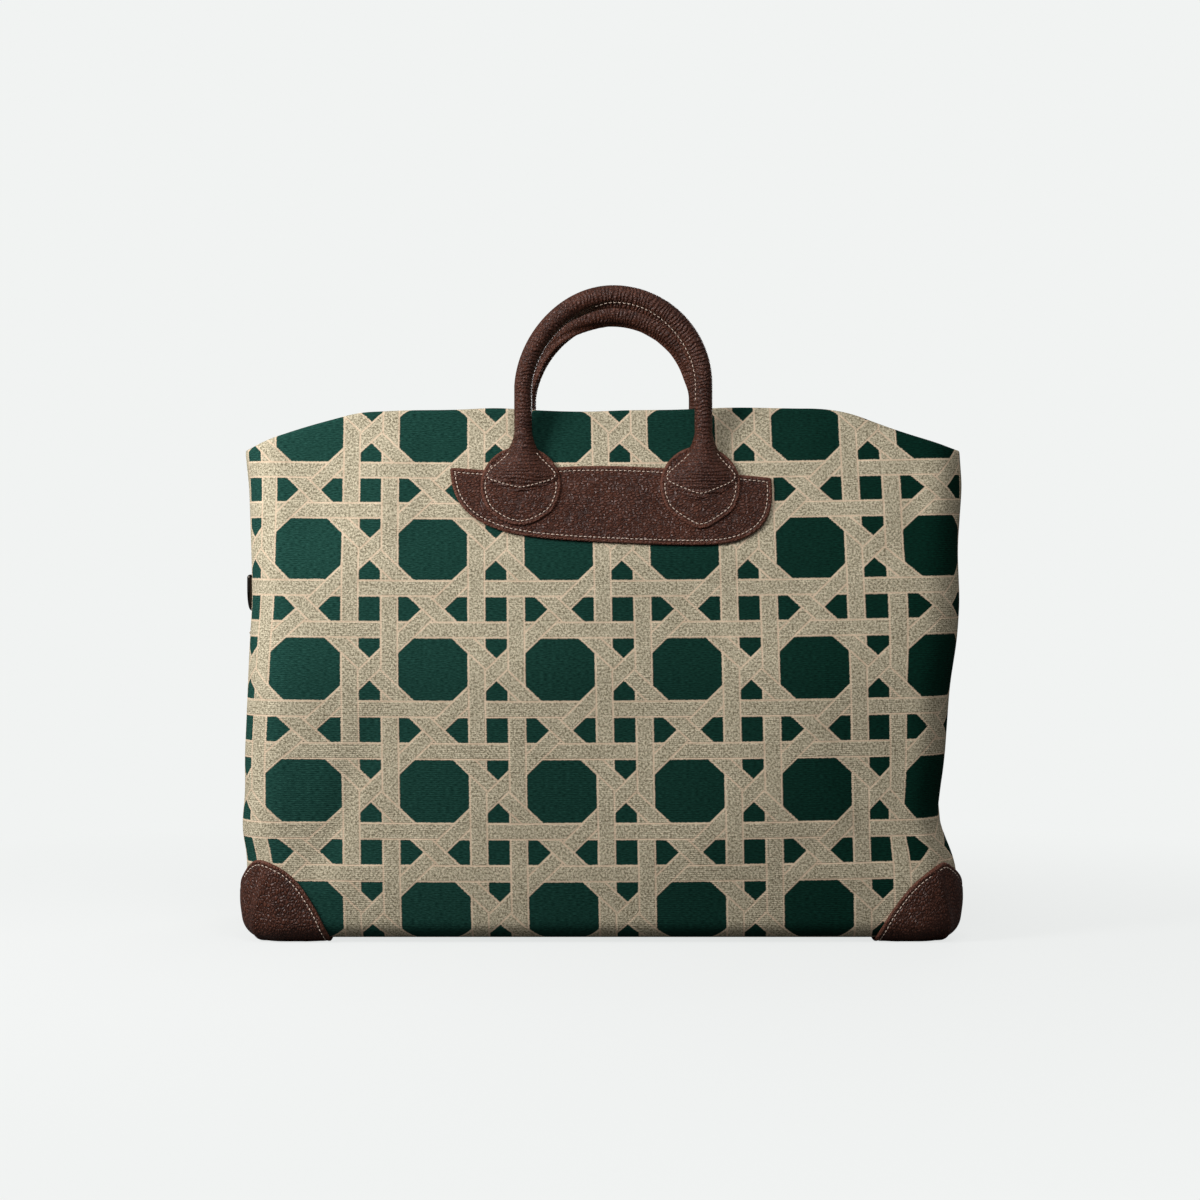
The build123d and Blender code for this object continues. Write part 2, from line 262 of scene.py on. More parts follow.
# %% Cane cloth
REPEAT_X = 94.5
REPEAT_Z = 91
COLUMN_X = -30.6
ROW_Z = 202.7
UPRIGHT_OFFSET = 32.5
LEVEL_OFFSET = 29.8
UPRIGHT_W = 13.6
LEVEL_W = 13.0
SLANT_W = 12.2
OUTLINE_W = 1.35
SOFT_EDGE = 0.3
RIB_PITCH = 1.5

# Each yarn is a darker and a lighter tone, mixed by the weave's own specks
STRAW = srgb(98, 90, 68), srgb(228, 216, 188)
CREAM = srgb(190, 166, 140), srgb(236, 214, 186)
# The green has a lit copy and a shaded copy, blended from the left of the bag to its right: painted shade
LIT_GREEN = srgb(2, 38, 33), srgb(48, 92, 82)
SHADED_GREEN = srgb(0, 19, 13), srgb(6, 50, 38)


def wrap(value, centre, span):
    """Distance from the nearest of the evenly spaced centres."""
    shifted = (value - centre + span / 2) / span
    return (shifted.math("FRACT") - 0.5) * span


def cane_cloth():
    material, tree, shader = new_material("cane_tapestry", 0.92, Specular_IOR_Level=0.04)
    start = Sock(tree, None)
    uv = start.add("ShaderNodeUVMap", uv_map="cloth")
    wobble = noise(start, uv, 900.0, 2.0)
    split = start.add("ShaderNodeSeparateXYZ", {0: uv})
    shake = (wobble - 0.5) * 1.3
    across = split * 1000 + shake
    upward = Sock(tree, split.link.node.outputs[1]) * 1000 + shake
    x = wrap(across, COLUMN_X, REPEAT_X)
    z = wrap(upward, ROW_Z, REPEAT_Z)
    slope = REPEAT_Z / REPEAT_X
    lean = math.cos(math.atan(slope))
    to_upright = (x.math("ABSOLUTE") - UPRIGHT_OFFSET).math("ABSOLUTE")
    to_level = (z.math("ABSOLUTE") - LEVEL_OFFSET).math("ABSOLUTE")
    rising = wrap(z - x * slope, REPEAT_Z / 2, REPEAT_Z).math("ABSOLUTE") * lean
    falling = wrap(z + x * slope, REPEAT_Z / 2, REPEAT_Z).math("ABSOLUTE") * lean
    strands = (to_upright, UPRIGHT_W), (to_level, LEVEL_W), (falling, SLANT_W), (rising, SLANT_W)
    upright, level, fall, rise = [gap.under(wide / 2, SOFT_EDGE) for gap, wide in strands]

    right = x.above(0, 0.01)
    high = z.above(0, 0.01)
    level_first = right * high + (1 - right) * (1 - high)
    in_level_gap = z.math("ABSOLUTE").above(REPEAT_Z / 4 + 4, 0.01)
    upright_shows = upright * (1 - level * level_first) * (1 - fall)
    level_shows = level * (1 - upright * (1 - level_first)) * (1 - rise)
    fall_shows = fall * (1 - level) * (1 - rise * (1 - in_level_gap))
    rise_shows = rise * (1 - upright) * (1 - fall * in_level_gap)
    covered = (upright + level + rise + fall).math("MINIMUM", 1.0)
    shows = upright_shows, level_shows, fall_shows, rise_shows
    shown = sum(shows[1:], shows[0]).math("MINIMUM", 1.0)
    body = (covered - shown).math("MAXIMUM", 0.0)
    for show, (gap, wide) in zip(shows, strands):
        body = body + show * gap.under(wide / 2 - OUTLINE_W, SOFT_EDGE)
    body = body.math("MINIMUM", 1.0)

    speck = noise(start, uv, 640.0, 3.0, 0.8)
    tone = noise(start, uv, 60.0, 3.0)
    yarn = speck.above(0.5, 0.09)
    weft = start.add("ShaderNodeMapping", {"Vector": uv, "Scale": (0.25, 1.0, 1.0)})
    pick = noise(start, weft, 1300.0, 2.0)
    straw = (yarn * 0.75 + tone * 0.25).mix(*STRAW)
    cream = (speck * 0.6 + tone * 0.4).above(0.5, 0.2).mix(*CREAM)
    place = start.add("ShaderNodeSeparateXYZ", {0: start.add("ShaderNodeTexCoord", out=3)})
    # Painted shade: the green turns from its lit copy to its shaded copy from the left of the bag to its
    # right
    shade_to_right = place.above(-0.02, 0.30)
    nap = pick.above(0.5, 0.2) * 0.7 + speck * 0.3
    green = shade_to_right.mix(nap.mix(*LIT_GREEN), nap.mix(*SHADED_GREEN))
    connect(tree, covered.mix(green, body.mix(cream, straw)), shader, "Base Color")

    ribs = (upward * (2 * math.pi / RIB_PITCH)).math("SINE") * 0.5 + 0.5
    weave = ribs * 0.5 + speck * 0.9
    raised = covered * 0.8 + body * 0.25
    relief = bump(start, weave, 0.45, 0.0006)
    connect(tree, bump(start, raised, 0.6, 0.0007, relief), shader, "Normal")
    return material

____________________

Copy exactly the lines that run from the first line of the data to the line containing "RIB_PITCH = 1.5", please, with both ends included and nothing else.

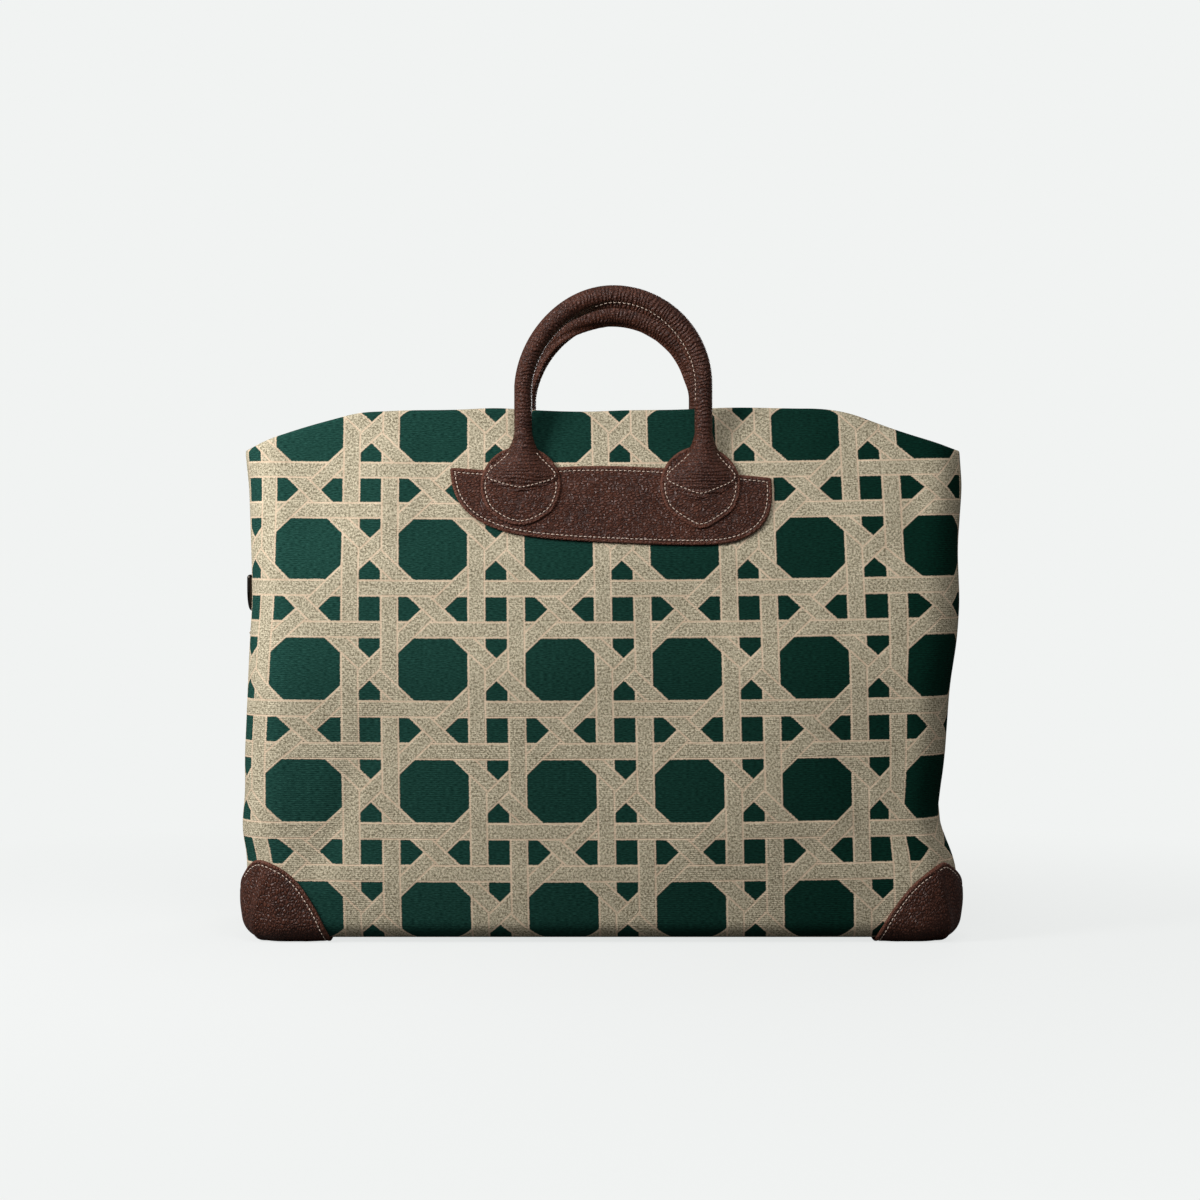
The build123d and Blender code for this object continues. Write part 2, from line 262 of scene.py on. More parts follow.
# %% Cane cloth
REPEAT_X = 94.5
REPEAT_Z = 91
COLUMN_X = -30.6
ROW_Z = 202.7
UPRIGHT_OFFSET = 32.5
LEVEL_OFFSET = 29.8
UPRIGHT_W = 13.6
LEVEL_W = 13.0
SLANT_W = 12.2
OUTLINE_W = 1.35
SOFT_EDGE = 0.3
RIB_PITCH = 1.5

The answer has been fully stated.